In step S6, the pattern removing unit 13 deletes the candidate record set corresponding to the sequential pattern whose length is below the minimum pattern length.

In step S61, the pattern removing unit 13 stores the remaining candidate record sets in the candidate record set storage.

In step S7, the frequent pattern generation unit 14 removes the candidate record sets whose record length is below the minimum support count from all candidate record sets that are not removed by the pattern removing unit 13.

In step S8, the frequent pattern generation unit 14 extracts all subsets whose pattern length is longer than the minimum pattern length from the candidate sequential pattern corresponding to all remaining candidate record sets. Here, the extracted set gives the frequent sequential pattern.

Next, a flow of discovering the frequent pattern from the target data shown in FIG. 13 in the third embodiment when the minimum pattern length is set to 4 and the minimum support count is set to 3 will be explained.

FIG. 15 is a view showing an example of a tree structure of data in the method for performing a frequent pattern mining according to the third embodiment.

The target data shown in FIG. 13 is stored in the target data storage 11 (step S1). Then, in the first path (k=1) five sets of 1, 2, 3, 4, 5 as the candidate record set with a length 1 are generated (step S2).

Then, the subset generation unit 52 generates the subsets whose record length is shorter than the candidate record set by 1 with respect to the candidate record sets respectively (step S21). Then, the subset generation unit 52 searches whether or not the subsets are stored in the candidate record set storage 54 (step S22). In the first path, the subset is an empty set and nothing is stored in the candidate record set storage 54. Therefore, assume that no candidate record set is removed.

If the candidate record set with a length k is present (step S3), the candidate item set contained in respective candidate record sets is calculated (step S4). In the first path, the candidate sequential patterns are all sequential records ACDBE, ADCBE, EBDC, CDABE, ACDBE contained in the target data.
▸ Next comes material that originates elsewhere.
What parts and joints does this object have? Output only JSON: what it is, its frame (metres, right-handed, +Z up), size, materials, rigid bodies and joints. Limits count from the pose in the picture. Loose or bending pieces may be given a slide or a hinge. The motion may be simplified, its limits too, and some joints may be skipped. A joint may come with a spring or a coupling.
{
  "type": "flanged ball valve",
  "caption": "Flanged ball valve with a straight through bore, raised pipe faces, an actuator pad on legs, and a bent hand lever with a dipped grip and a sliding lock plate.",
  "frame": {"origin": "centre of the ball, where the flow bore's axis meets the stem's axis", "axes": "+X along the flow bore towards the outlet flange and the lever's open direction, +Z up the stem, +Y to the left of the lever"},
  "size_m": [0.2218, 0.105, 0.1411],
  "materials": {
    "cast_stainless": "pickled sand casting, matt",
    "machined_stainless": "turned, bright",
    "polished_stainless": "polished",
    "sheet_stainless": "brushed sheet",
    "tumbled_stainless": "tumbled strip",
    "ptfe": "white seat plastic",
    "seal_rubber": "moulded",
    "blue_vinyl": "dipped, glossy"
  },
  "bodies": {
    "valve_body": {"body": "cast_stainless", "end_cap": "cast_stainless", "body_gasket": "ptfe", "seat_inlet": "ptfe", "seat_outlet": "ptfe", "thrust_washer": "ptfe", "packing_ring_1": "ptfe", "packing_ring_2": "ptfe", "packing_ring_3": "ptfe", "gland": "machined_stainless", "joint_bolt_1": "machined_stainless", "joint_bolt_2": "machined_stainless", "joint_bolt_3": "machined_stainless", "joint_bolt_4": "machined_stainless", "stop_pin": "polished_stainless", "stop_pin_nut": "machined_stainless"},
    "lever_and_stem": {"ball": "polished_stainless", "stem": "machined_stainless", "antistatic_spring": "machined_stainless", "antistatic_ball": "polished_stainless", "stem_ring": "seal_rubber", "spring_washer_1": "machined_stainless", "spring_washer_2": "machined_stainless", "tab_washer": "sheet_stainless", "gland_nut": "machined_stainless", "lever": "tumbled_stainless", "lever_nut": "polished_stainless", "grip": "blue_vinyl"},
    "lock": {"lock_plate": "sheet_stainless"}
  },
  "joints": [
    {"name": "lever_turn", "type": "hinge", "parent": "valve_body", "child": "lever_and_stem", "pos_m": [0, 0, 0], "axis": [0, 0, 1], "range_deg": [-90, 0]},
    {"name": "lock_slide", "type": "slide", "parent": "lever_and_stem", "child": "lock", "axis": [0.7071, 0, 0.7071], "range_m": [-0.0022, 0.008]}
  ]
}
Also, the pattern lengths of respective candidate item sets are calculated (step S5). In this case, since there exists no candidate record set that does not satisfy the minimum pattern length (3), there is no candidate record set that is to be removed in step S6. Also, in step S61, five candidate record sets of 1, 2, 3, 4, 5 are stored in the candidate record set storage 54.

In the second path (k=2), the candidate record set with a length 2 is generated from the candidate record set with a length 1 (step S2). For example, since two candidate record sets of 1 and 2 satisfy the relationship given by Formula (1), the candidate record set of 12 is generated by Formula (2). Similarly, ten sets 12, 13, 14, 15, 45 are generated as the candidate record set with a length 2 respectively by combining other candidate record sets with a length 1.
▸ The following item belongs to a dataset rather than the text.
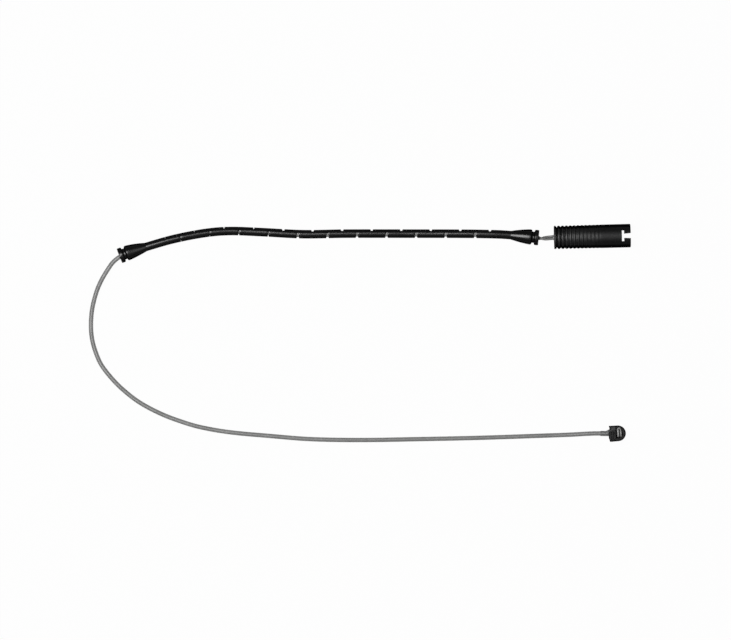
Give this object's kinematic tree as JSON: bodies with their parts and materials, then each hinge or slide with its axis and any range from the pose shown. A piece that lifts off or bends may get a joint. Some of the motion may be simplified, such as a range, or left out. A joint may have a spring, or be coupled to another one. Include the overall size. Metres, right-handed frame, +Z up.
{
  "type": "brake pad wear sensor",
  "caption": "Brake pad wear sensor: a round ribbed plug, a slotted rubber sleeve with clip-in collars, a thin grey lead and a moulded D-shaped sensor head, laid out flat.",
  "frame": {"origin": "on the table, midway between the outer ends of the plug, the sleeve and the head, lead left out", "axes": "+X the way the plug's mouth faces, near enough; +Y from the head towards the sleeve; +Z up from the table"},
  "size_m": [0.2927, 0.1179, 0.0127],
  "materials": {
    "plug_plastic": "black moulded plastic with a soft sheen",
    "carrier_plastic": "dark grey moulded plastic",
    "tinned_contact": "tinned brass, bright",
    "seal_rubber": "soft silicone seal, dull",
    "core_insulation": "light grey wire insulation, slightly glossy",
    "sleeve_rubber": "black moulded rubber with a soft sheen",
    "lead_jacket": "mid grey cable jacket, satin",
    "boot_rubber": "dark grey rubber, satin",
    "head_plastic": "black moulded plastic with a soft sheen"
  },
  "bodies": {
    "root": {"plug_barrel": "plug_plastic", "contact_carrier": "carrier_plastic", "contact_pin_1": "tinned_contact", "contact_pin_2": "tinned_contact", "rear_seal": "seal_rubber", "core_wire_1": "core_insulation", "core_wire_2": "core_insulation", "protective_sleeve": "sleeve_rubber", "sensor_lead": "lead_jacket", "lead_boot": "boot_rubber", "head_body": "head_plastic", "wear_loop": "core_insulation"}
  },
  "joints": []
}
Then, the subset generation unit 52 generates the subsets whose record length is shorter than the candidate record set by 1 with respect to the candidate record sets respectively (step S21). This subset is given as two subsets of 1 and 2 to the candidate record set of 12, for example. Since both subsets of 1 and 2 are stored in the candidate record set storage 54, the candidate record set of 12 is not removed. Similarly, since nine remaining candidate record sets are not removed, ten candidate record sets remain.
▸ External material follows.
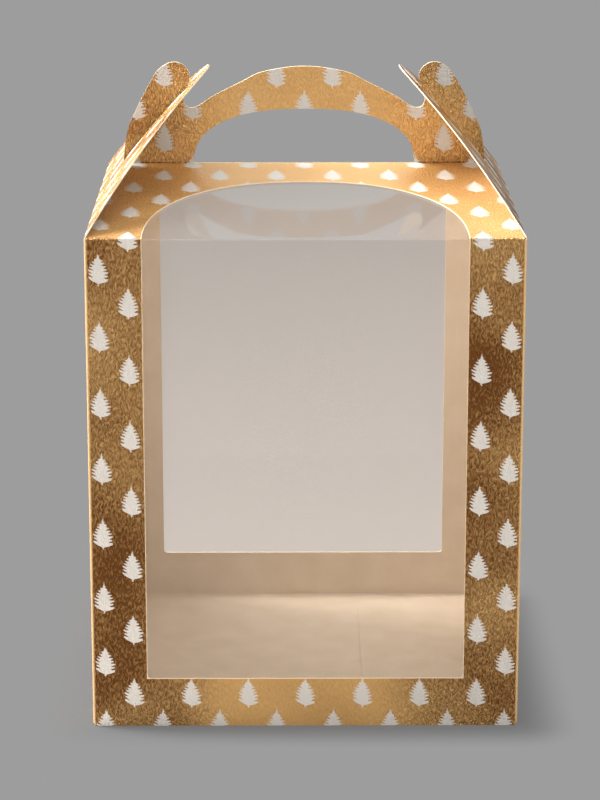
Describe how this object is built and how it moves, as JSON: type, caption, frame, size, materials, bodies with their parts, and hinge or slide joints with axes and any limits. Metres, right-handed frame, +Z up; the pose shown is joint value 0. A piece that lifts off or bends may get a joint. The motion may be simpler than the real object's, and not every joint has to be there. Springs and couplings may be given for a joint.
{
  "type": "gable cake box",
  "caption": "Tall gable-top paperboard carry box with arched clear windows front and back, an upright strap handle locked by slotted side flaps, and a tuck-in base.",
  "frame": {"origin": "centre of the base's outline, on the surface that the box stands on", "axes": "+Z up, front window towards -Y, handle strap along X"},
  "size_m": [0.203, 0.193, 0.305],
  "materials": {
    "foil_board": "satin",
    "board_inside": "matte",
    "window_film": "gloss"
  },
  "bodies": {
    "sleeve": {"front_panel": "foil_board", "back_panel": "foil_board", "left_side_panel": "foil_board", "right_side_panel": "foil_board", "glue_seam_flap": "board_inside", "front_window_film": "window_film", "back_window_film": "window_film"},
    "front_roof": {"front_roof_panel": "foil_board", "front_roof_window_film": "window_film"},
    "back_roof": {"back_roof_panel": "foil_board", "back_roof_window_film": "window_film"},
    "front_handle": {"front_handle_panel": "foil_board"},
    "back_handle": {"back_handle_panel": "foil_board"},
    "left_lock": {"left_lock_flap": "foil_board"},
    "right_lock": {"right_lock_flap": "foil_board"},
    "base": {"bottom_panel": "foil_board"},
    "tuck": {"bottom_tuck_flap": "foil_board"},
    "left_dust": {"left_dust_flap": "foil_board"},
    "right_dust": {"right_dust_flap": "foil_board"}
  },
  "joints": [
    {"name": "front_roof_fold", "type": "hinge", "parent": "sleeve", "child": "front_roof", "pos_m": [0, -0.0965, 0.238], "axis": [1, 0, 0], "range_deg": [0, 60]},
    {"name": "back_roof_fold", "type": "hinge", "parent": "sleeve", "child": "back_roof", "pos_m": [0, 0.0965, 0.238], "axis": [-1, 0, 0], "range_deg": [0, 60]},
    {"name": "front_handle_fold", "type": "hinge", "parent": "front_roof", "child": "front_handle", "pos_m": [0, -0.00065, 0.2557], "axis": [-1, 0, 0], "range_deg": [0, 60]},
    {"name": "back_handle_fold", "type": "hinge", "parent": "back_roof", "child": "back_handle", "pos_m": [0, 0.00065, 0.2557], "axis": [1, 0, 0], "range_deg": [0, 60]},
    {"name": "left_lock_fold", "type": "hinge", "parent": "sleeve", "child": "left_lock", "pos_m": [-0.1015, 0, 0.238], "axis": [0, -1, 0], "range_deg": [0, 210]},
    {"name": "right_lock_fold", "type": "hinge", "parent": "sleeve", "child": "right_lock", "pos_m": [0.1015, 0, 0.238], "axis": [0, 1, 0], "range_deg": [0, 210]},
    {"name": "base_fold", "type": "hinge", "parent": "sleeve", "child": "base", "pos_m": [0, 0.0965, 0], "axis": [1, 0, 0], "range_deg": [0, 110]},
    {"name": "tuck_fold", "type": "hinge", "parent": "base", "child": "tuck", "pos_m": [0, -0.095, 0], "axis": [1, 0, 0], "range_deg": [0, 82.5]},
    {"name": "left_dust_fold", "type": "hinge", "parent": "sleeve", "child": "left_dust", "pos_m": [-0.101, 0, 0.0013], "axis": [0, -1, 0], "range_deg": [0, 85]},
    {"name": "right_dust_fold", "type": "hinge", "parent": "sleeve", "child": "right_dust", "pos_m": [0.101, 0, 0.0013], "axis": [0, 1, 0], "range_deg": [0, 85]}
  ],
  "couplings": [
    {"joint": "back_roof_fold", "follows": "front_roof_fold", "ratio": 1},
    {"joint": "front_handle_fold", "follows": "front_roof_fold", "ratio": 1},
    {"joint": "back_handle_fold", "follows": "front_roof_fold", "ratio": 1},
    {"joint": "left_lock_fold", "follows": "front_roof_fold", "ratio": 3.5},
    {"joint": "right_lock_fold", "follows": "front_roof_fold", "ratio": 3.5},
    {"joint": "tuck_fold", "follows": "base_fold", "ratio": 0.75}
  ]
}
If the candidate record set with a length 2 is present (step S3), the candidate sequential pattern is calculated (step S4). For example, the sequential pattern of the candidate record set of 1 is ACDBE, and the sequential pattern of the candidate record set of 2 is ADCBE. Therefore, the longest common subsequence corresponding to the candidate record set of 12 is ADBE and ACBE.

Then, the lengths of respective candidate sequential patterns are calculated with respect to the candidate record sets with a length 2 (step S5). For example, the candidate sequential pattern corresponding to the candidate record set of 12 is ADBE and ACBE, and its length is 4.

After lengths of the candidate sequential patterns are calculated with respect to all candidate record sets, the candidate record sets whose length is below a minimum pattern length (4) are removed (step S6). Here, the candidate record sets of 13, 23, 24, 34, 35 in which the length of the candidate sequential pattern is below 4 are removed. Therefore, five candidate record sets of 12, 14, 15, 25, 45 out of the candidate record sets with a length 2 remain. These candidate record sets are stored in the candidate record set storage 54 (step S61).

In the third path (k=3), the candidate record sets with a length 3 are generated from the candidate record sets with a length 2 (step S2). For example, since two candidate record sets of 12 and 14 satisfy the relation given by Formula (1), the candidate record set of 124 is generated by Formula (2). Similarly, three sets of 124, 125, 145 are generated as the candidate record sets with a length 3 respectively by combining other candidate record sets with a length 1.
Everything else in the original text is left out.